Even though I was in high school, old enough to be managing my own academic career and negotiating what was also clearly a personal struggle, my mum eventually went in to talk to him. I remember waiting around nervously during their conference, anticipating a lecture at the end of it about ways I ought be pulling up my socks.
Except when she finally emerged, my mother, who was usually very serious about school work, waved off my inquiries.
“Don’t worry about him,” she told me, “just get through the class and make sure you don’t get him next year.”
I did just that. It took some tongue biting and some learning to merely regurgitate instruction rather than query it, but I did it. While I didn’t learn much about genuine literary analysis, I did discover that it’s possible to work through difficult situations in a relatively professional way. So it was still a valuable education, just not one the lesson plan intended.
It was only long after I’d graduated that I learned the real outcome of that meeting. Apparently, Mr. F had told my mother that in his opinion, I simply “wasn’t university material”.
As a mum now myself, I can only imagine how much that statement must have stung. To be told by a teacher that your child is not making the grade is worrying enough. But to be told something that you know isn’t true, and is based instead on an unfair presumption? That’s quite another.
What my mother knew, and what Mr. F had never bothered to find out was that her “non-university caliber” daughter had been reading since the age of four, had devoured most of Roald Dahl by ten, and by the age of sixteen had a history of consuming classics like To Kill A Mockingbird, 1984, Rebecca, and Gone with the Wind in a single sitting. Mum also knew that I had been writing and telling stories — always in my own voice– since I could hold a stubby pencil. She still recalled my first detention (at four-and-a-half) when the assignment was to write about our “mailman” and I penned what she laughingly called my proto-feminist diatribe about our female mail-carrier.
So when she heard Mr. F pontificate about the efficacy of his teaching methods and make his pronouncement about her daughter, she saw him for what he really was: a teacher who hadn’t cared enough to get to know his students.
Ten years later when I worked in education myself, I heard Mr. F had been promoted to a position within the government. I also heard that such promotions were often employed by administration as a way of solving problems with teachers who had developed reputations for being antagonistic with students and parents alike, and were no longer considered suitable for the classroom.

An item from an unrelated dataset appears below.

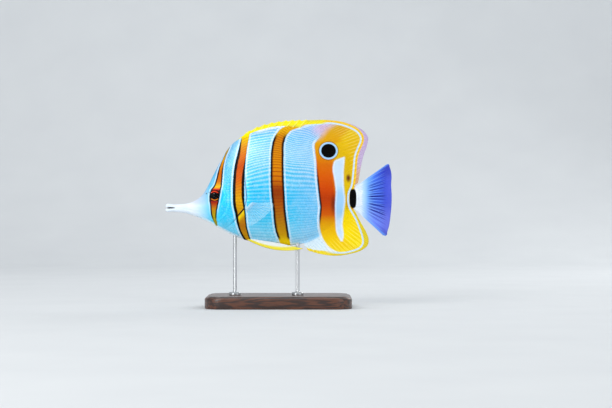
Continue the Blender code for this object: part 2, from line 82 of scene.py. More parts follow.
# Head
GILL_LINE = (  # height, then distance
    (-34, 16), (-20, 29), (-15.5, 36.5), (-12, 42), (-6.2, 47.8), (-1, 51.8), (4, 53.4), (15, 53),
    (30, 51.4), (46, 48), (62, 44),
)  # fmt: skip
GILL_STATION = 52.0  # the ring of skin that is bent to follow the gill line
GILL_BEND_FRONT, GILL_BEND_REAR = 24.0, 98.0
SLIT_ENDS = (-20, 24)
COVER_RISE = 0.45
COVER_DROP = 0.42
MOUTH_CORNER = (7.2, -0.45)
MOUTH_HALF_OPENING = (0.5, 0.07)  # at the tip and at the corner
LIP_ROUND = 1.1
JAW_MIDDLE, JAW_ABOVE_MIDDLE = 0.42, 0.58  # shares of a jaw's thickness
LINING_WIDTH, LINING_FILL = 0.86, 0.93  # shares of the jaw's width and of the opening
EYE_CENTRE = (32.8, 7.5)
EYE_OPENING = 3.1
EYE_RISE = 1.0
EYE_YAW = math.radians(9)
EYE_RIM_RISE, EYE_RIM_RADIUS, EYE_RIM_REACH = 0.32, 4.1, 0.9
EYE_SOCKET_DEPTH = 2.0
EYE_SOCKET_EDGE = (3.3, 2.4)  # radii between which it sinks
NOSTRILS = ((27.4, 8.9, 0.5), (29.2, 9.8, 0.4))  # distance, height, radius
NOSTRIL_RIM, NOSTRIL_DEPTH = 0.14, 0.45
CHEEK_RIDGE = ((43.5, 20), (42.2, 11), (42.6, 1), (40.4, -5), (36, -8.6), (30.5, -8.4))
RIDGE_RISE, RIDGE_REACH = 0.16, 0.6
RIDGE_HOLLOW_DEPTH, RIDGE_HOLLOW_AWAY, RIDGE_HOLLOW_REACH = 0.12, 1.1, 0.5
JAW_GROOVE = ((7.2, -0.45), (12, -1.0), (18, -2.2), (24, -3.8))
GROOVE_DEPTH, GROOVE_REACH = 0.14, 0.45
AXIL_RISE = 0.35  # the swelling that carries the pectoral fin
AXIL_RADII = (2.2, 3.4)
RING_POINTS = 192
MOUTH_POINTS = 40

# Markings: front and rear edges of the bands as (height, distance)
SLOPE_REACH = 0.2  # how far above and below a place an edge's slope is taken
EYE_BAND = {
    "front": ((-12, 33.3), (-6.9, 31.0), (-2.8, 30.2), (1.3, 29.9), (3.8, 29.5), (9.8, 29.8), (11.4, 30.3),
              (13.6, 32.0), (19, 34.0), (24.6, 35.3), (29, 36.9), (33, 38.6), (37.5, 40.6)),
    "rear": ((-12, 34.6), (-6.9, 34.1), (-2.8, 34.4), (1.3, 35.2), (3.8, 35.7), (9.8, 36.8), (11.4, 37.0),
             (13.6, 37.5), (19, 38.0), (24.6, 38.4), (29, 39.0), (33, 40.0), (37.5, 41.8)),
    "ends": (-12.3, 40),
}  # fmt: skip
GILL_BAND = {
    "front": ((-23, 52.9), (-17.3, 49.7), (-13.2, 48.2), (-3.6, 46.2), (1.3, 45.2), (8.1, 44.9), (17.7, 45.1),
              (24.6, 45.7), (37.9, 48.5), (47.5, 50.8)),
    "rear": ((-23, 56.9), (-12.4, 54.1), (-4.4, 53.4), (2, 52.7), (10, 52.5), (18, 52.6), (26, 53.0),
             (37.9, 54.1), (48.8, 55.9)),
    "ends": (-40, 70),
}  # fmt: skip
FLANK_BAND = {
    "front": ((-24, 75.8), (-20.9, 74.6), (-16.3, 73.0), (-8.7, 71.8), (-1.2, 71.2), (6.4, 70.3),
              (16.6, 69.7), (27.9, 69.7), (38.4, 70.2), (44.4, 71.4), (49, 73.8), (52.1, 76.9),
              (54.5, 81.5)),
    "rear": ((-24, 82.7), (-13.3, 81.0), (-1.2, 79.5), (7.9, 79.0), (18, 78.5), (33.8, 78.3), (43, 78.8),
             (48.1, 80.9), (51, 84.2), (52.5, 88.5), (54, 93)),
    "ends": (-40, 70),
}  # fmt: skip
REAR_ZONE = (
    (-31, 118), (-28.2, 111), (-26, 107.9), (-23, 105.5), (-17.3, 102.8), (-8.5, 101.7), (0.4, 102.2),
    (7.3, 101.4), (20, 100.1), (31.4, 99.5), (38, 98.7), (42.1, 98.8), (44.4, 100.6), (48.6, 103.6),
    (52.8, 107.3), (56, 112),
)  # fmt: skip
PALE_STREAK = {
    "front": ((-22.5, 115.8), (-17.3, 113.2), (-8.5, 112.2), (1, 111.9), (10.5, 112.4), (18, 111.5),
              (26.3, 110.4), (30, 111.2), (34, 112.5)),
    "rear": ((-22.5, 117.3), (-19, 117.9), (-11.6, 117.2), (-2.8, 118.1), (5.4, 118.9), (10.5, 118.3),
             (20, 117.8), (26.3, 118.1), (33, 118.8)),
    "ends": (-22.6, 40),
}  # fmt: skip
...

I haven’t thought about Mr.F in nearly a decade, but just a few weeks ago I saw him in the university library. He was nearly twenty-years older and greyer, but I still recognized him. I wondered if I should go and reintroduce myself. How would it feel, I pondered, to describe the research that will (hopefully) earn me my PhD next year — in English Lit., no less? Did I want to try to explain that questioning the standard interpretation of texts is not only what makes my work interesting, but is also the very thing he tried unsuccessfully to harangue and humiliate out of me all those years ago?
No. To do that would be to validate his treatment and his unkind words, however perversely. I let him go about his business, unaware that the best thing he ever did for me was to tell me that I wasn’t good enough.